Despertar de un sueño
De sobra conocidas la mayoría de microhistorias que integran el relato —desde Charles Darwin
y El origen de las especies hasta Louis Pasteur y su vacuna contra la
rabia, pasando por el empeño del futuro Nobel de la Paz y filántropo
suizo Henry Dunant por impulsar el movimiento humanitario que
desembocaría en la Cruz Roja Internacional—, este viaje por los años en
los que la ciencia médica transformó el mundo y mejoró la esperanza de
vida les brinda un nuevo marco de conjunto en el que emerge la
infatigable lucha del ser humano, de un puñado de pioneros, por doblegar
los límites de la naturaleza y de su cuerpo.
James
Young Simpson fue el descubridor de las propiedades anestésicas del
cloroformo, técnica que pondría en práctica incluso durante uno de los
partos de la reina Victoria; a Ignaz Philipp Semmelweis, un médico de
origen húngaro, se le atribuye el origen del lavado de manos por motivos
médicos, por prevención, en su caso como herramienta para combatir en
1847 y en el Hospital General de Viena una mortalidad de las madres que
no paraba de aumentar; el popular anestesista John Snow tiene el mérito
de ser el fundador de la epidemiología moderna tras averiguar cómo se
propagaba el cólera durante un devastador brote que golpeó Londres en 1854.
En
una veintena de capítulos breves, Gerste va encadenando la narración de
todos estos hallazgos científicos que se expandieron gracias al
desarrollo del ferrocarril y el barco de vapor. Aparecen también Joseph
Lister, el pionero de la antisepsia y cuyo primer logro con su espray de
fenol evitó que un niño pequeño viviera como un "lisiado" en 1865 en
Glasgow; Robert Koch, un médico rural convertido en estrella científica
gracias a que su demostración de la existencia del germen patógeno de la
tuberculosis abrió el camino para combatir las epidemias; o Wilhelm
Conrad Röntgen, profesor de física de la Universidad de Wurzburgo, quien
en 1895 hizo realidad el antiguo sueño de todo sanador: ver el
organismo del paciente a través de una radiografía.

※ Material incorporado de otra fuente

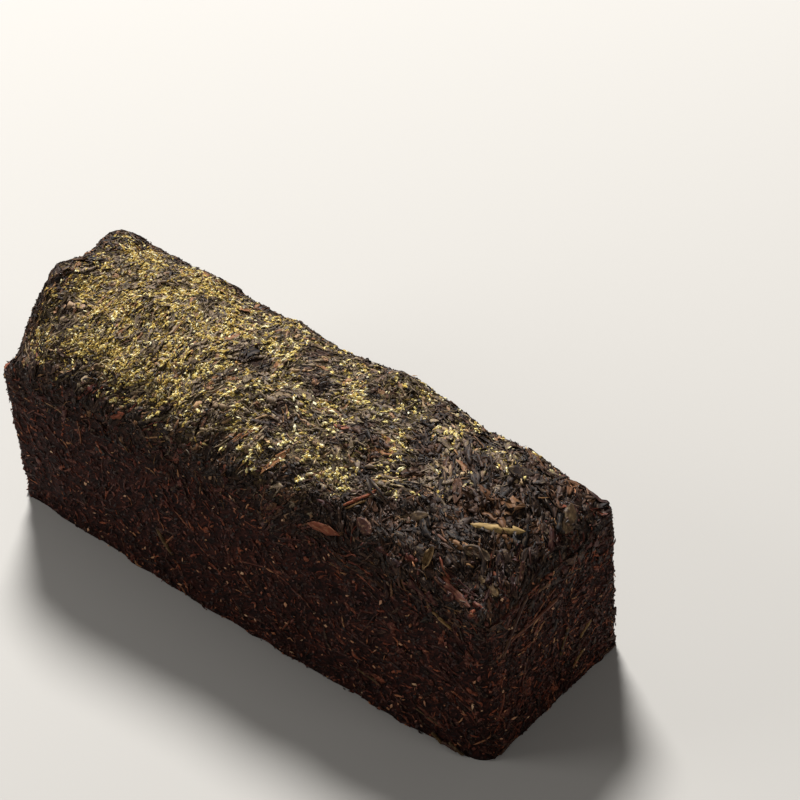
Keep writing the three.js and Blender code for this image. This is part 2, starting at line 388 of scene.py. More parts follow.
def noiseOf(tree, vector, kind):
    # clouds from 0 to 1, by their scale, detail and roughness
    inputs = dict(zip(("Scale", "Detail", "Roughness"), kind), Vector=vector)
    return addNode(tree, "ShaderNodeTexNoise", inputs).outputs["Fac"]


def cellsOf(tree, vector, scale):
    # uneven cells, with a colour and a distance from its middle for each
    return addNode(tree, "ShaderNodeTexVoronoi", {"Vector": vector, "Scale": scale, "Randomness": 1.0})


def attributeOf(tree, name):
    # the value that each point of a piece has by this name
    return addNode(tree, "ShaderNodeAttribute", attribute_name=name).outputs["Fac"]


# The body: the whole loaf as one closed skin, which shows between the leaves

body = {
    "steps": (236, 78, 58),  # facets along, across and up
    "crowding": 0.93,  # 0 spaces the facets evenly, 1 crowds them at the edges as a sine does
    # the walls' own dark brown, made redder by a painted reddish reflected light
    "wallTonesAndRedReflection": [(0, "#0d0605"), (0.3, "#1c0e0c"), (0.6, "#361a14"), (0.82, "#4f281c"), (1, "#7a452e")],
    "crownTones": [(0, "#0f0b0a"), (0.3, "#211814"), (0.6, "#3a2a21"), (0.82, "#54402f"), (1, "#7a5e45")],
    "patches": 160.0,  # to a metre: each has a direction of its own
    "turning": (0.9, 0.9, 0.9),  # radians, the most that a patch is turned by
    "drawnOut": (260, 1500, 1500),  # to a metre, along and across the fibres
    "fibres": (1.0, 4.0, 0.65),  # scale, detail and roughness of their noise
    "flakes": 0.55,  # scale of the cells
    "contrast": (1.1, -0.32),  # what the fibres are times to give the tone, and what is added
    "flakeTint": 0.42,
    "dust": "#93823f",  # the finest of the golden bloom
    "dustiness": 0.7,
    "powder": 0.4,  # how far it spreads past the grains
    "specks": (1400.0, 3.0, 0.7),  # scale, detail and roughness of its noise
    "speckled": [(0.46, 0.0), (0.62, 1.0)],
    "hollowShade": "#070504",  # painted shade, darkest in the hollows of the fine unevenness
    "hollowShading": 0.75,
    "hollows": (0.8, 0.2),  # what the fine unevenness is times to give the hollows of painted shade, and what is taken off
    "flakeRelief": 0.8,  # to the fibres' 1
    "relief": 0.0006,  # m
    "reliefStrength": 0.9,
    "roughness": 0.75,
    "specular": 0.1,
}

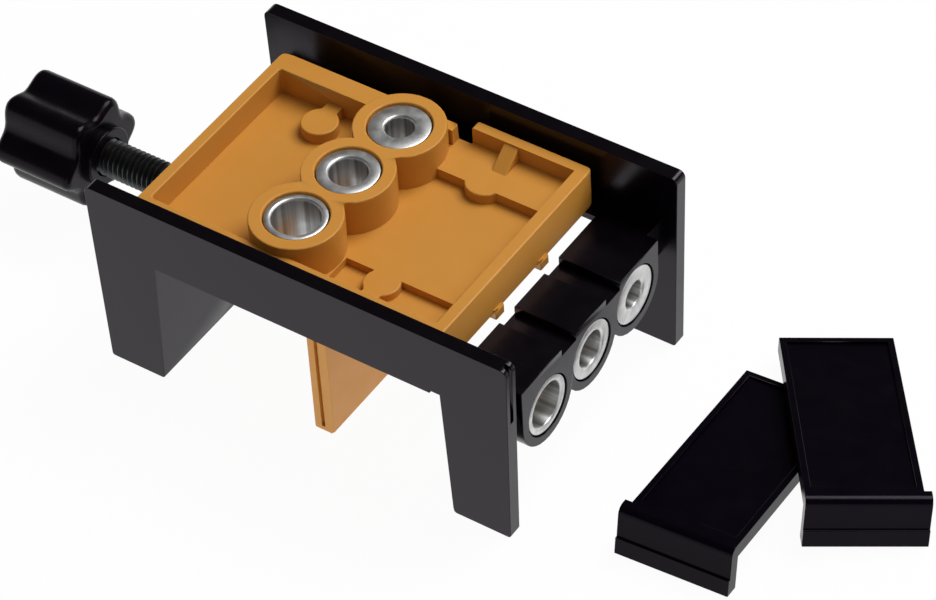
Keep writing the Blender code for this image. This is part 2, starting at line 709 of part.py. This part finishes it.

En la lista, aunque pocas, también aparecen mujeres pioneras. Destaca la conocida Florence Nightingale,
la revalorizadora durante la guerra de Crimea de la figura de las
enfermeras y los cuidadores competentes y con una buena formación que
ofrecieran unos cuidados oportunos a los pacientes. Esta burguesa
británica sacudió los preceptos de atención sanitaria aplicando algunos
remedios tan simples y aparentemente lógicos como ventilar las salas y
cambiar con frecuencia la ropa de cama.
Pero
como escribe el autor, "1914 significa el fracaso de muchas esperanzas,
el cruel despertar de un sueño que no dejaba de ir a peor". Los nuevos
avances fueron incapaces de frenar el baño de sangre en las trincheras
de la Gran Guerra, y luego los efectos de la pandemia de la llamada
gripe española. "No fueron médicos los que provocaron la catástrofe. Sin
embargo, el epílogo es el símbolo de que ellos también deberían contar
siempre con el fracaso de sus esfuerzos".